╭─ GIVEN DATA

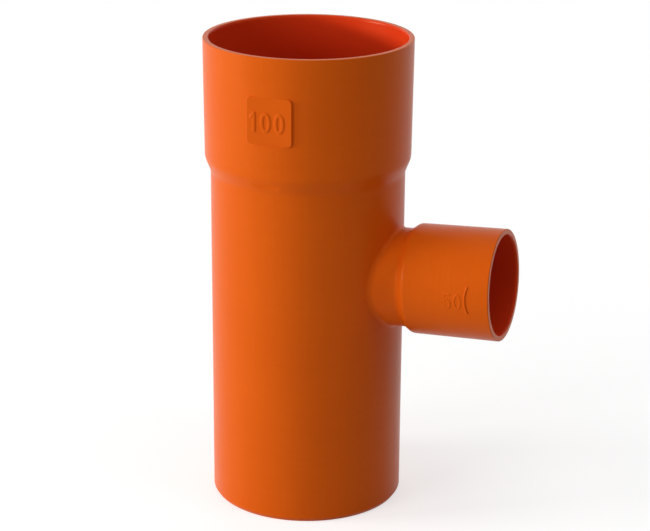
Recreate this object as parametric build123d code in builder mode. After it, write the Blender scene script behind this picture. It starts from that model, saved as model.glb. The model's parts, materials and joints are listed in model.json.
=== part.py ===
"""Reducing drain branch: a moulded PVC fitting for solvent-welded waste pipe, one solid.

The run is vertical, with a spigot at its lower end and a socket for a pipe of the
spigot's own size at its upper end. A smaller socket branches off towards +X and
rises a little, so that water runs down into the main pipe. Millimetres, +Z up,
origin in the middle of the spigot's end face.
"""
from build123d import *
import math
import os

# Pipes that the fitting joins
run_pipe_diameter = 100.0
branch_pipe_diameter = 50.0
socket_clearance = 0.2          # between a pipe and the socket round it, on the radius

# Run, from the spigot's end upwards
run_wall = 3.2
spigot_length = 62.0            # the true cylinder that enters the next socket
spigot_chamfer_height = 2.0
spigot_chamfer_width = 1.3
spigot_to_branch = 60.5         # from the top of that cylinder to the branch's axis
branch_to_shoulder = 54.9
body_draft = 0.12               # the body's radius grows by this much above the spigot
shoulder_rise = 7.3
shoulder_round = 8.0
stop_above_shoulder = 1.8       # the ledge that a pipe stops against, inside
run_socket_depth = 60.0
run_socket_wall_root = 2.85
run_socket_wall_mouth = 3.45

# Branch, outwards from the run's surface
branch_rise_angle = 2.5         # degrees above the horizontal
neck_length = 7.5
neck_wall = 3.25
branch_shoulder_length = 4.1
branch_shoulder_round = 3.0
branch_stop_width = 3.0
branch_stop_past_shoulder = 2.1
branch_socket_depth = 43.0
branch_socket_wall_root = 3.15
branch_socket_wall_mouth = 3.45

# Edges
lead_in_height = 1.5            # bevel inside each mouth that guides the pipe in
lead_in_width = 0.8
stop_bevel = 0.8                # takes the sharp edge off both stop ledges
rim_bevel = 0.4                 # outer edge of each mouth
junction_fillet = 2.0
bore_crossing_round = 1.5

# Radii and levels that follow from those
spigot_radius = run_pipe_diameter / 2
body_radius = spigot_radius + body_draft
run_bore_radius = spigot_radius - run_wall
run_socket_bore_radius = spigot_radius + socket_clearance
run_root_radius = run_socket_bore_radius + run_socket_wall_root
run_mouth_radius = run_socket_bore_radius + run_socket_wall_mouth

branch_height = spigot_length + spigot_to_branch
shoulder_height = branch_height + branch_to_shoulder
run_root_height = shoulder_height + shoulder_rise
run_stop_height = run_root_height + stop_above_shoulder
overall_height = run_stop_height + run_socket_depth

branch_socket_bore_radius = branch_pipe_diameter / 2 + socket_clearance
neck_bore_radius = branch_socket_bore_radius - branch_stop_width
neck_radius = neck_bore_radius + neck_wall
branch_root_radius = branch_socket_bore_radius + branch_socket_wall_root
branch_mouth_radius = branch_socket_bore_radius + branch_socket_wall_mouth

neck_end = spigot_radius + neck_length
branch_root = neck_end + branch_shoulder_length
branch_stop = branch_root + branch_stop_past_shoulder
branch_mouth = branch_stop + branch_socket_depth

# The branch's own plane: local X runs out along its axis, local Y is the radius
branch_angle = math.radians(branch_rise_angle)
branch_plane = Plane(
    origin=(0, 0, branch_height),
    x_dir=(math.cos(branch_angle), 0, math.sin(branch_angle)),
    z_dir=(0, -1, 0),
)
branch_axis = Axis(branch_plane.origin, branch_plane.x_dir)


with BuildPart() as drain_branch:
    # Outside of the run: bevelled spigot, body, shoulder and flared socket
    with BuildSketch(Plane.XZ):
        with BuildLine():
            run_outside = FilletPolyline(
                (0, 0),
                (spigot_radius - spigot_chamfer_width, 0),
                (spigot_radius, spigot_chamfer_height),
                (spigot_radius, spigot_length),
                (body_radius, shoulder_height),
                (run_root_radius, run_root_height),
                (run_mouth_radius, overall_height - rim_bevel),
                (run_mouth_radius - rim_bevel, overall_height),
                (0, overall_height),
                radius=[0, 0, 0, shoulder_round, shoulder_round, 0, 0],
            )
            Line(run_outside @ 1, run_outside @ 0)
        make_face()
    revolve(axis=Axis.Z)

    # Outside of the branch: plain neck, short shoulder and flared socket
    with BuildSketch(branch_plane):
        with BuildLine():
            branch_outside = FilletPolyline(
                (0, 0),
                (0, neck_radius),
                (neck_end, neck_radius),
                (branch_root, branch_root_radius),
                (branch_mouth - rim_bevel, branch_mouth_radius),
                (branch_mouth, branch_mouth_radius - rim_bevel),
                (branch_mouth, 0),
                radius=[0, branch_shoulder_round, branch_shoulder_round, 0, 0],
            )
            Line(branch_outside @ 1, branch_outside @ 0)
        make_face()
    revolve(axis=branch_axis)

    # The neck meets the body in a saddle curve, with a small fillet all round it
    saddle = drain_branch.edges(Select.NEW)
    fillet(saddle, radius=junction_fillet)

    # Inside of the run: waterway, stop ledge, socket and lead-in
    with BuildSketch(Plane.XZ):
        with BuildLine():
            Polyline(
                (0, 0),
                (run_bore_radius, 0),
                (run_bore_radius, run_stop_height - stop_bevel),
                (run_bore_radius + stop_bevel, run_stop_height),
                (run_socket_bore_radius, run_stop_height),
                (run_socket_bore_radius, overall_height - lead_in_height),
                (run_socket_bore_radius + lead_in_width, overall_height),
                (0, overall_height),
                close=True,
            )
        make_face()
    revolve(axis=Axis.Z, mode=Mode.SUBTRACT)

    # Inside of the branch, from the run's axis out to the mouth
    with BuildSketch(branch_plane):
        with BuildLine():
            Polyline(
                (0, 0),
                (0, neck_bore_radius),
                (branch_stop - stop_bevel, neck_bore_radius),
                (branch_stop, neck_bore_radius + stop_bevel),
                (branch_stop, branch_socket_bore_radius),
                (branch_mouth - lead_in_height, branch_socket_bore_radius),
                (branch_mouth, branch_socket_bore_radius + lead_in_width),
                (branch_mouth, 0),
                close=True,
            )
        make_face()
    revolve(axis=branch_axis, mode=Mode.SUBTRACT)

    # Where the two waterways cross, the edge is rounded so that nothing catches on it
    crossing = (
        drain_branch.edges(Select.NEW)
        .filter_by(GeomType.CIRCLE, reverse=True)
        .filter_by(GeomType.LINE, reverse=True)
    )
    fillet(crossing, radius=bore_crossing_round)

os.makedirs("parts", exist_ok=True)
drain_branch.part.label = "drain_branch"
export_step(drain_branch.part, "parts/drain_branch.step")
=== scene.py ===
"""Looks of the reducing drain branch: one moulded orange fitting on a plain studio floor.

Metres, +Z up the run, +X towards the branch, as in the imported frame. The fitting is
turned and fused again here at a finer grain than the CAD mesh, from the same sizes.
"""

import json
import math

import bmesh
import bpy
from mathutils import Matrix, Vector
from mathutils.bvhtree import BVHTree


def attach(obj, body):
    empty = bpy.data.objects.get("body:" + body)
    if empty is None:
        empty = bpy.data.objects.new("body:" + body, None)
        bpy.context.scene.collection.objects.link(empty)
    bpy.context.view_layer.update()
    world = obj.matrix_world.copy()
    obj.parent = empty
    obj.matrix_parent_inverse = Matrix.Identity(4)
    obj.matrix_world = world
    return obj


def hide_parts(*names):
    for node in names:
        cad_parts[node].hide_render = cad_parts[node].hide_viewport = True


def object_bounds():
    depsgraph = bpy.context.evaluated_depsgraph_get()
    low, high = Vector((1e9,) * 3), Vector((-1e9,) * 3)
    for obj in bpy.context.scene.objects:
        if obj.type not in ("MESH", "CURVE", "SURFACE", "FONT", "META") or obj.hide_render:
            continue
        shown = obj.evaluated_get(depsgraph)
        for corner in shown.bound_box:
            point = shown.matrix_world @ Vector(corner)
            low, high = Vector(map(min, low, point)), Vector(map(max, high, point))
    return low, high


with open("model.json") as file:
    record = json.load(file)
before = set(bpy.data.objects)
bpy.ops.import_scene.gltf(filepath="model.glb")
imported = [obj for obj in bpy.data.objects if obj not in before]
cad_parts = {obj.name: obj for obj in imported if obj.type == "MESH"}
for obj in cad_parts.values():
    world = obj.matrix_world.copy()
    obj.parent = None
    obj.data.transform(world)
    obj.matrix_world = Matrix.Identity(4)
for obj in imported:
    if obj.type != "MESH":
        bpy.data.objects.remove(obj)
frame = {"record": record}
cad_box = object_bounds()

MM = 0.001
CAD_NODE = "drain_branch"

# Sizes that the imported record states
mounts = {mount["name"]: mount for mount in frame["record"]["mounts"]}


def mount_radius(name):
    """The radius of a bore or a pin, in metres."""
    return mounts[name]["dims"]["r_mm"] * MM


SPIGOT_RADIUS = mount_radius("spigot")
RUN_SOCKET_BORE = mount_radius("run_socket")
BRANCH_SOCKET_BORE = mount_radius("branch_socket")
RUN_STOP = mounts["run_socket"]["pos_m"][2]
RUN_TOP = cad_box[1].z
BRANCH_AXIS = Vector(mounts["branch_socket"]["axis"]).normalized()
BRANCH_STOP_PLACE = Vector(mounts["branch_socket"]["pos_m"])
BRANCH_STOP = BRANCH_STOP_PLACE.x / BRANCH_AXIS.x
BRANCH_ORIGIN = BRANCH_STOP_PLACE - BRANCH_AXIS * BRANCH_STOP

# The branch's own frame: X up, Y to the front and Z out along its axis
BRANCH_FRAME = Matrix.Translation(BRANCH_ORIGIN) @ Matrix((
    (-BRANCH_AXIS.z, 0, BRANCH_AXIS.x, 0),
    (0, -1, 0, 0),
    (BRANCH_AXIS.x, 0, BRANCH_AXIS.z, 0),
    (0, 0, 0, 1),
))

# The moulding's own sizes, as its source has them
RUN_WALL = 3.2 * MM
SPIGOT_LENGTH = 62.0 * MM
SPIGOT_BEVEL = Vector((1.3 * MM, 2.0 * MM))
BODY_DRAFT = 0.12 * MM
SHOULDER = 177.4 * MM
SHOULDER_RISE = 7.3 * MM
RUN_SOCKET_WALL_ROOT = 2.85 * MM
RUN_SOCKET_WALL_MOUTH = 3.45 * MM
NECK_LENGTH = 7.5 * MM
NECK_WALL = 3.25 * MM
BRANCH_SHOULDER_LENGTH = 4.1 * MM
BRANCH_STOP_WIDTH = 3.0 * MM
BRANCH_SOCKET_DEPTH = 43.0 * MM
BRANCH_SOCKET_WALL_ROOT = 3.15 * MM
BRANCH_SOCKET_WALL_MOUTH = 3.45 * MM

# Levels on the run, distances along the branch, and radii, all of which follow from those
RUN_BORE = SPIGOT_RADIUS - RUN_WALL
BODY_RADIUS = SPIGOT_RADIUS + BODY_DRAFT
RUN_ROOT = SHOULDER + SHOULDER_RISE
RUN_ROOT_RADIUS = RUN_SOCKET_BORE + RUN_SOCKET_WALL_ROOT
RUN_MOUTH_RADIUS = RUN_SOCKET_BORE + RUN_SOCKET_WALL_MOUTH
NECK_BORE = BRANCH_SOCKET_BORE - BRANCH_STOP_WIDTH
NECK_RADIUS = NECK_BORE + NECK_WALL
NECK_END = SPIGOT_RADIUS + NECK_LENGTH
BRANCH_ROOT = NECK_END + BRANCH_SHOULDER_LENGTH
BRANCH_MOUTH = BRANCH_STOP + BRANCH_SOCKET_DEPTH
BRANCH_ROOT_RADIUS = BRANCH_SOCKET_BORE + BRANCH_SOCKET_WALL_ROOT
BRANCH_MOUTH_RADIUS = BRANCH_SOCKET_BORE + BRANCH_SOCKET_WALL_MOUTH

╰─

WHAT YOU NEED TO DO → Quote verbatim the opening lines of the listing above, ending with the line where "bore_crossing_round = 1.5" appears; include both endpoints and nothing more.

RESULT OF THIS TASK →
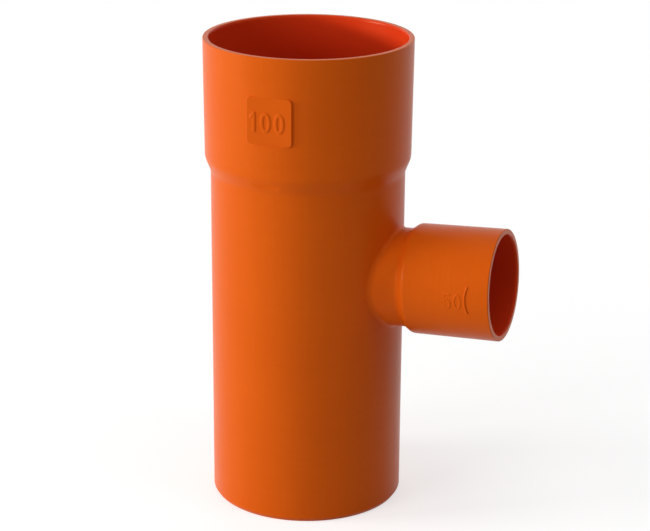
Recreate this object as parametric build123d code in builder mode. After it, write the Blender scene script behind this picture. It starts from that model, saved as model.glb. The model's parts, materials and joints are listed in model.json.
=== part.py ===
"""Reducing drain branch: a moulded PVC fitting for solvent-welded waste pipe, one solid.

The run is vertical, with a spigot at its lower end and a socket for a pipe of the
spigot's own size at its upper end. A smaller socket branches off towards +X and
rises a little, so that water runs down into the main pipe. Millimetres, +Z up,
origin in the middle of the spigot's end face.
"""
from build123d import *
import math
import os

# Pipes that the fitting joins
run_pipe_diameter = 100.0
branch_pipe_diameter = 50.0
socket_clearance = 0.2          # between a pipe and the socket round it, on the radius

# Run, from the spigot's end upwards
run_wall = 3.2
spigot_length = 62.0            # the true cylinder that enters the next socket
spigot_chamfer_height = 2.0
spigot_chamfer_width = 1.3
spigot_to_branch = 60.5         # from the top of that cylinder to the branch's axis
branch_to_shoulder = 54.9
body_draft = 0.12               # the body's radius grows by this much above the spigot
shoulder_rise = 7.3
shoulder_round = 8.0
stop_above_shoulder = 1.8       # the ledge that a pipe stops against, inside
run_socket_depth = 60.0
run_socket_wall_root = 2.85
run_socket_wall_mouth = 3.45

# Branch, outwards from the run's surface
branch_rise_angle = 2.5         # degrees above the horizontal
neck_length = 7.5
neck_wall = 3.25
branch_shoulder_length = 4.1
branch_shoulder_round = 3.0
branch_stop_width = 3.0
branch_stop_past_shoulder = 2.1
branch_socket_depth = 43.0
branch_socket_wall_root = 3.15
branch_socket_wall_mouth = 3.45

# Edges
lead_in_height = 1.5            # bevel inside each mouth that guides the pipe in
lead_in_width = 0.8
stop_bevel = 0.8                # takes the sharp edge off both stop ledges
rim_bevel = 0.4                 # outer edge of each mouth
junction_fillet = 2.0
bore_crossing_round = 1.5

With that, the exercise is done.